▶ WHAT TO DO
For each line below that contains the string "shown", copy that line.

(begin)

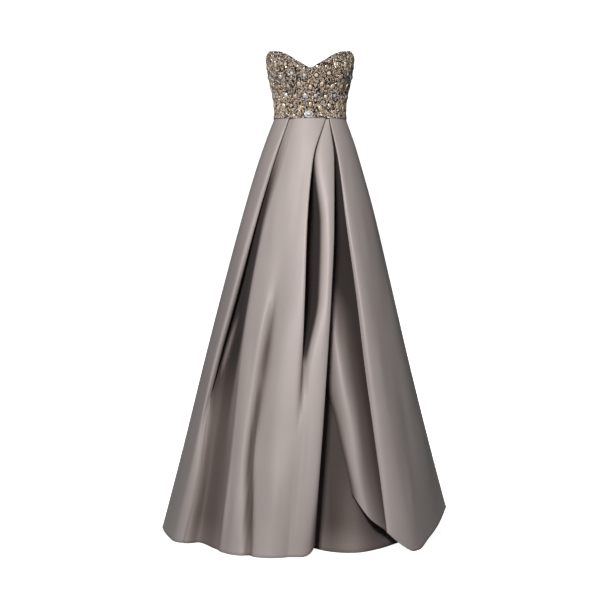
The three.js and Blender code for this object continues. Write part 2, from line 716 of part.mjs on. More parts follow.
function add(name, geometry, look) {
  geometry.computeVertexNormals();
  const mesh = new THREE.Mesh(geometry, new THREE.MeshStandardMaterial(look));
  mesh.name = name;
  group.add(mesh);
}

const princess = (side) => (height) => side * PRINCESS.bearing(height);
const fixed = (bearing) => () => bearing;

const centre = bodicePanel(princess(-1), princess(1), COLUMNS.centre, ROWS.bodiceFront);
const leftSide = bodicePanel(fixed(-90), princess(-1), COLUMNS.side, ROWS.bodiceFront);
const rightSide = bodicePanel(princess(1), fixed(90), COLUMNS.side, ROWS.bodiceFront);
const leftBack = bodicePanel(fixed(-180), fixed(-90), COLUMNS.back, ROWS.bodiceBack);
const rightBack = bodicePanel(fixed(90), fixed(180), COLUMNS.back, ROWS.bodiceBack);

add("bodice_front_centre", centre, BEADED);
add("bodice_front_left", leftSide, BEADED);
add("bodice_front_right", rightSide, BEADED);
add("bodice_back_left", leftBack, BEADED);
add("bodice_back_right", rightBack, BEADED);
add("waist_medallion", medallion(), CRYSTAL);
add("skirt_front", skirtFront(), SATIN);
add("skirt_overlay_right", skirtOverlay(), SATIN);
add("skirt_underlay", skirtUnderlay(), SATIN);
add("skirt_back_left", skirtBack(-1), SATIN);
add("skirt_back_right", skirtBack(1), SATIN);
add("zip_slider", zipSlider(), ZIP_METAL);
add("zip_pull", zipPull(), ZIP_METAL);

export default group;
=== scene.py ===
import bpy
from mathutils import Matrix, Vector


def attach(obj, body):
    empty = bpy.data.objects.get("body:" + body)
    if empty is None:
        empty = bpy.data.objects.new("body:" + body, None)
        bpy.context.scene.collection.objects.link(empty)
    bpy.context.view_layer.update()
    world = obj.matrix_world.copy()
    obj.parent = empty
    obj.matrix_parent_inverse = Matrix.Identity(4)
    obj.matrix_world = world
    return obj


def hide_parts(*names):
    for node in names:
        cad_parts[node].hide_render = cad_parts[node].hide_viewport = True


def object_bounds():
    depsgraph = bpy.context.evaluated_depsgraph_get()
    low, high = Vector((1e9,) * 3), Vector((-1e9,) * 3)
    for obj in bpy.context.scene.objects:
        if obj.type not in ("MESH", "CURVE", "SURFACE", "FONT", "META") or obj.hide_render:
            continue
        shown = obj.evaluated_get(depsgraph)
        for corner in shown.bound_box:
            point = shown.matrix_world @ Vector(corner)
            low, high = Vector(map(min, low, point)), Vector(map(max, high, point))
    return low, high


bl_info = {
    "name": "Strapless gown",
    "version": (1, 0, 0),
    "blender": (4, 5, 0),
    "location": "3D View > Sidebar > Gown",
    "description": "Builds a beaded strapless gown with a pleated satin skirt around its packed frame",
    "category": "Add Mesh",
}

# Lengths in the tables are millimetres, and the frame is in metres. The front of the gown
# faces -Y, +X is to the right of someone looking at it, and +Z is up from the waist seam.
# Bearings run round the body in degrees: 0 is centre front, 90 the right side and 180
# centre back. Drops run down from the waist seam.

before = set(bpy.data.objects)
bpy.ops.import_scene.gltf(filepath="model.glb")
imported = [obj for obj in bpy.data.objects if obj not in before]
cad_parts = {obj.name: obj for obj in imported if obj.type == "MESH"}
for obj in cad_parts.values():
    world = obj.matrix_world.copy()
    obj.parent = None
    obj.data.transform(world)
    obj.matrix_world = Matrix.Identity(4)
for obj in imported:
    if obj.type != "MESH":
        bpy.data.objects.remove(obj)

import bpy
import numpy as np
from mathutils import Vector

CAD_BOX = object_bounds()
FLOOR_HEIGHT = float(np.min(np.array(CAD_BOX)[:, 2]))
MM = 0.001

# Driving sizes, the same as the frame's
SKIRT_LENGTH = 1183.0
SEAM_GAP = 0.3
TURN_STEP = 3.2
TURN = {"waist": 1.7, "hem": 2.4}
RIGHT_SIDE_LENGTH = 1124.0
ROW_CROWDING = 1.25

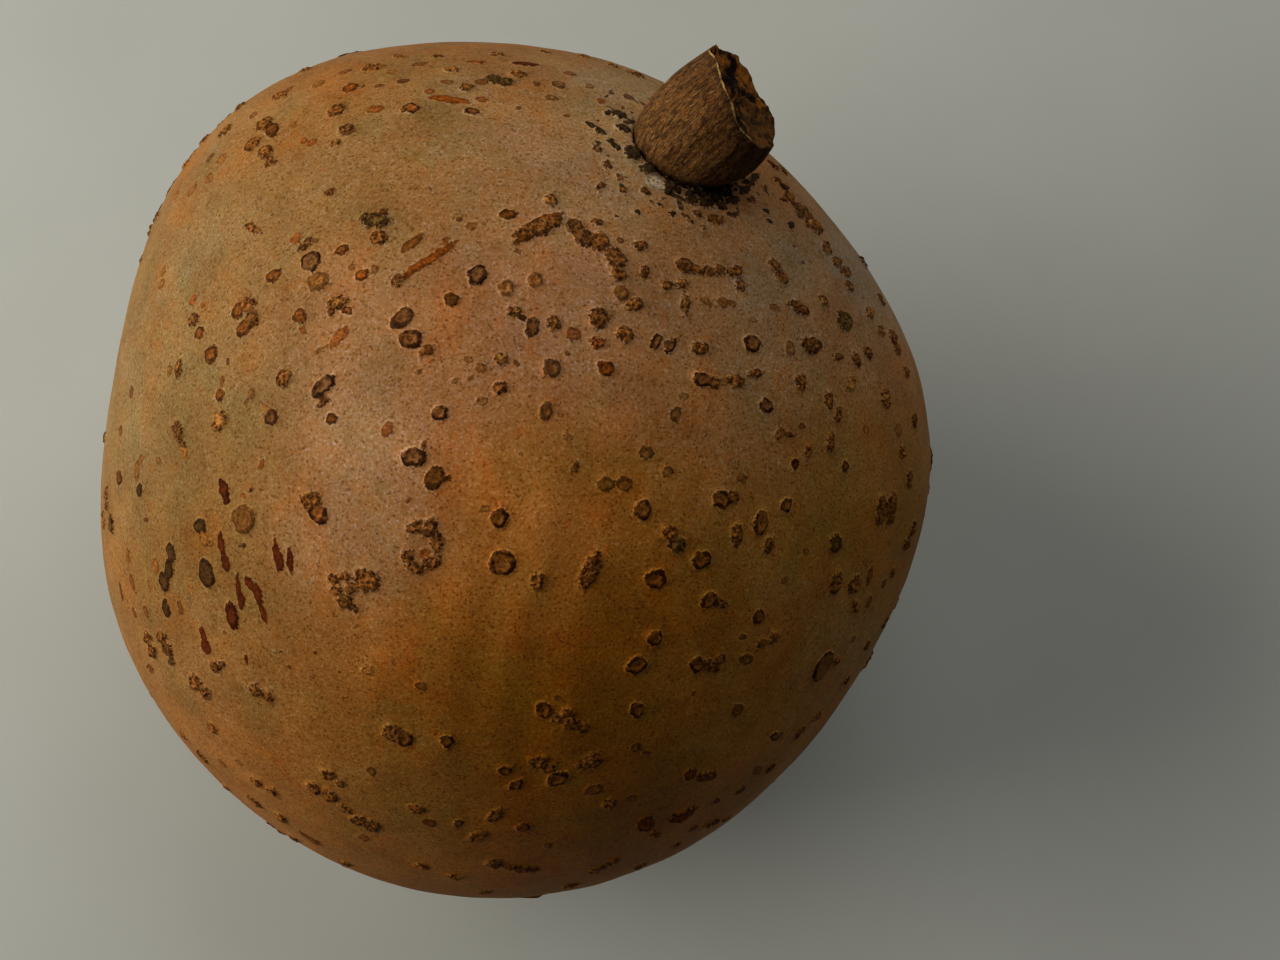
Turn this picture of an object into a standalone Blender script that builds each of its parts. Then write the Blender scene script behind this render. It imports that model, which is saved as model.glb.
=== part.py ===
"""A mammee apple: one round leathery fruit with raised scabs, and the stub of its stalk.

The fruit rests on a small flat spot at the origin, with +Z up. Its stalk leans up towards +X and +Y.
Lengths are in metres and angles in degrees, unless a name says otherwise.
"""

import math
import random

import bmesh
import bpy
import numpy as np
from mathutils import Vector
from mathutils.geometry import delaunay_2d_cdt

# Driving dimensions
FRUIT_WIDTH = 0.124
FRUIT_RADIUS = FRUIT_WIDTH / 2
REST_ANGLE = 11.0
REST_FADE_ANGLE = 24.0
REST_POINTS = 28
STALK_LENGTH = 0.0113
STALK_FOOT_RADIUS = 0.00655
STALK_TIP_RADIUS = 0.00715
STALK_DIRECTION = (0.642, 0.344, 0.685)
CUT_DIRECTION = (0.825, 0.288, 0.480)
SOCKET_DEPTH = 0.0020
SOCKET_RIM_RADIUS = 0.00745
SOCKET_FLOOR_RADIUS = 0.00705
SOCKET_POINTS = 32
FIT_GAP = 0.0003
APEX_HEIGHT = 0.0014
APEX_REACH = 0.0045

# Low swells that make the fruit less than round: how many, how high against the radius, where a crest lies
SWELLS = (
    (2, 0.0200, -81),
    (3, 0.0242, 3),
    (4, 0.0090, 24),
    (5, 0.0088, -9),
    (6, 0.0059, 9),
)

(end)

▶ WRITTEN ANSWER
        shown = obj.evaluated_get(depsgraph)
        for corner in shown.bound_box:
            point = shown.matrix_world @ Vector(corner)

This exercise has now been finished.